◆ EXERCISE DETAILS
Repeat the entire listing exactly as written.

◆ DATASET EXTRACT
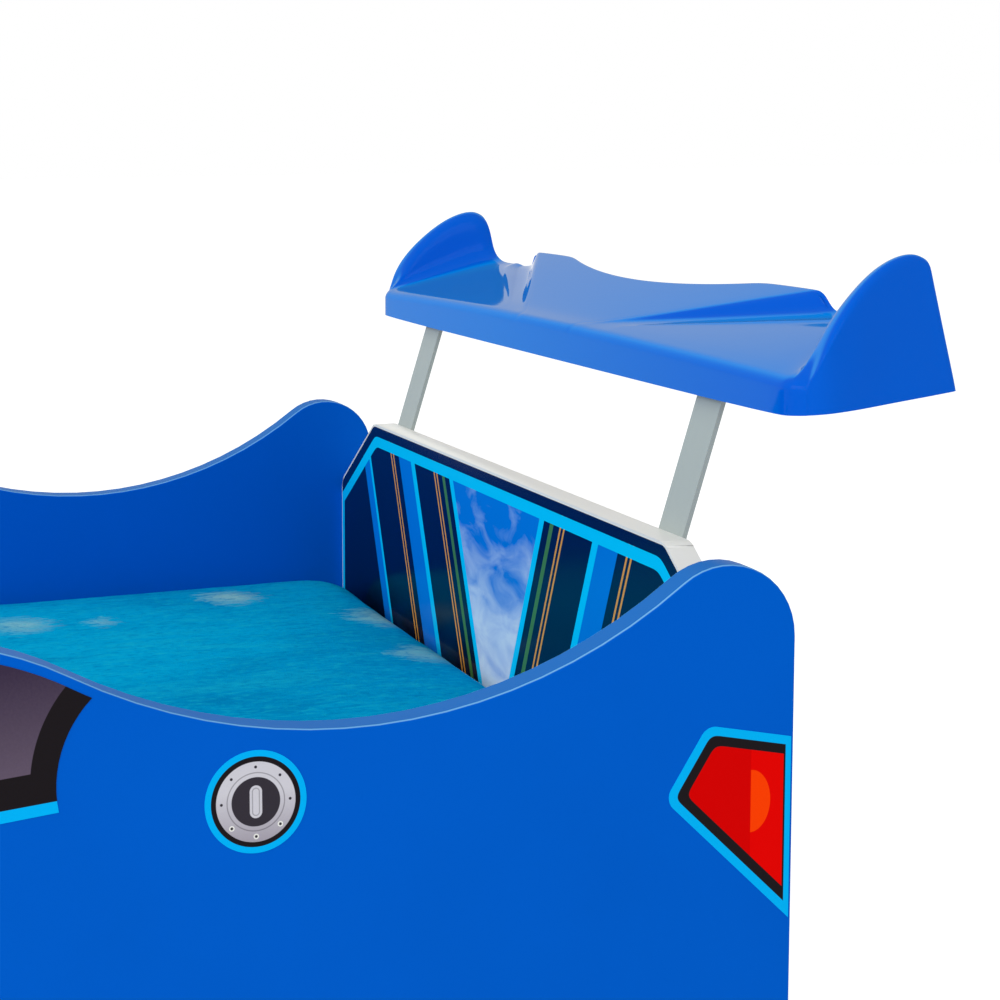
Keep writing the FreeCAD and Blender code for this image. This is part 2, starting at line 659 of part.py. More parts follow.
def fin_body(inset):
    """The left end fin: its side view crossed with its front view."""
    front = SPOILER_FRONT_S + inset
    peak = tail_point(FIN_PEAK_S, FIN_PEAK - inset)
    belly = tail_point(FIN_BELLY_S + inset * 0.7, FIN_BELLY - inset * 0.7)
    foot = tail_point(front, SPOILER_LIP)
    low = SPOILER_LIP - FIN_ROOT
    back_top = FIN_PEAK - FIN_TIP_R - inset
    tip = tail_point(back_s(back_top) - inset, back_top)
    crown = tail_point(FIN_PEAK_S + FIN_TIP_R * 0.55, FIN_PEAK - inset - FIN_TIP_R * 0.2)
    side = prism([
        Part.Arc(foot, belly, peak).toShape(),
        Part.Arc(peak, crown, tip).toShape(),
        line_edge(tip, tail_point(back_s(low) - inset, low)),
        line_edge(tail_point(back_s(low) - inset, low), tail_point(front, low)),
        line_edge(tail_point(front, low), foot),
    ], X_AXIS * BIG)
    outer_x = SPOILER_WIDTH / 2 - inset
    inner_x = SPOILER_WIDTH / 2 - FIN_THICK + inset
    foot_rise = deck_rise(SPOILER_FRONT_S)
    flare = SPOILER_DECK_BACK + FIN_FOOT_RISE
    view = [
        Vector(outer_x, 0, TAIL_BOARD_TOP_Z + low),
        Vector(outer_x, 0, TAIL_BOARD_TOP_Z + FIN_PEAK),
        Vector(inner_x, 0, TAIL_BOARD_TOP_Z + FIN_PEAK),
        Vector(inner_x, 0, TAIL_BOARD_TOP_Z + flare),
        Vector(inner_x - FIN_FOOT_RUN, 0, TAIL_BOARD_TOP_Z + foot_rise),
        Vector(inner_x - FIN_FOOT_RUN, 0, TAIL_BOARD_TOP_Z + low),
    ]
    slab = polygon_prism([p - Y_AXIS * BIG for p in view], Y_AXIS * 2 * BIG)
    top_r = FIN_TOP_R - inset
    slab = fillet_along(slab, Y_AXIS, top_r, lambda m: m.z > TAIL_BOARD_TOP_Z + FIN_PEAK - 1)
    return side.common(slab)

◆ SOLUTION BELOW
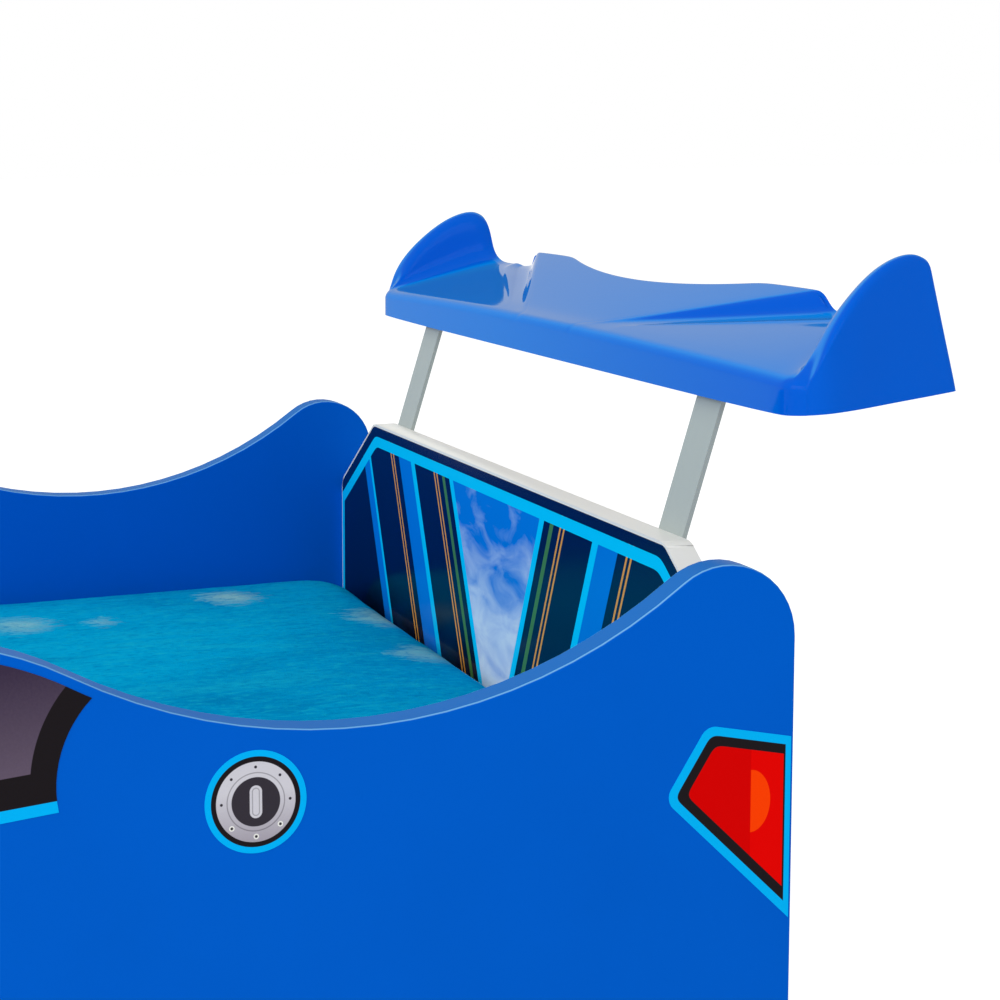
Keep writing the FreeCAD and Blender code for this image. This is part 2, starting at line 659 of part.py. More parts follow.
def fin_body(inset):
    """The left end fin: its side view crossed with its front view."""
    front = SPOILER_FRONT_S + inset
    peak = tail_point(FIN_PEAK_S, FIN_PEAK - inset)
    belly = tail_point(FIN_BELLY_S + inset * 0.7, FIN_BELLY - inset * 0.7)
    foot = tail_point(front, SPOILER_LIP)
    low = SPOILER_LIP - FIN_ROOT
    back_top = FIN_PEAK - FIN_TIP_R - inset
    tip = tail_point(back_s(back_top) - inset, back_top)
    crown = tail_point(FIN_PEAK_S + FIN_TIP_R * 0.55, FIN_PEAK - inset - FIN_TIP_R * 0.2)
    side = prism([
        Part.Arc(foot, belly, peak).toShape(),
        Part.Arc(peak, crown, tip).toShape(),
        line_edge(tip, tail_point(back_s(low) - inset, low)),
        line_edge(tail_point(back_s(low) - inset, low), tail_point(front, low)),
        line_edge(tail_point(front, low), foot),
    ], X_AXIS * BIG)
    outer_x = SPOILER_WIDTH / 2 - inset
    inner_x = SPOILER_WIDTH / 2 - FIN_THICK + inset
    foot_rise = deck_rise(SPOILER_FRONT_S)
    flare = SPOILER_DECK_BACK + FIN_FOOT_RISE
    view = [
        Vector(outer_x, 0, TAIL_BOARD_TOP_Z + low),
        Vector(outer_x, 0, TAIL_BOARD_TOP_Z + FIN_PEAK),
        Vector(inner_x, 0, TAIL_BOARD_TOP_Z + FIN_PEAK),
        Vector(inner_x, 0, TAIL_BOARD_TOP_Z + flare),
        Vector(inner_x - FIN_FOOT_RUN, 0, TAIL_BOARD_TOP_Z + foot_rise),
        Vector(inner_x - FIN_FOOT_RUN, 0, TAIL_BOARD_TOP_Z + low),
    ]
    slab = polygon_prism([p - Y_AXIS * BIG for p in view], Y_AXIS * 2 * BIG)
    top_r = FIN_TOP_R - inset
    slab = fillet_along(slab, Y_AXIS, top_r, lambda m: m.z > TAIL_BOARD_TOP_Z + FIN_PEAK - 1)
    return side.common(slab)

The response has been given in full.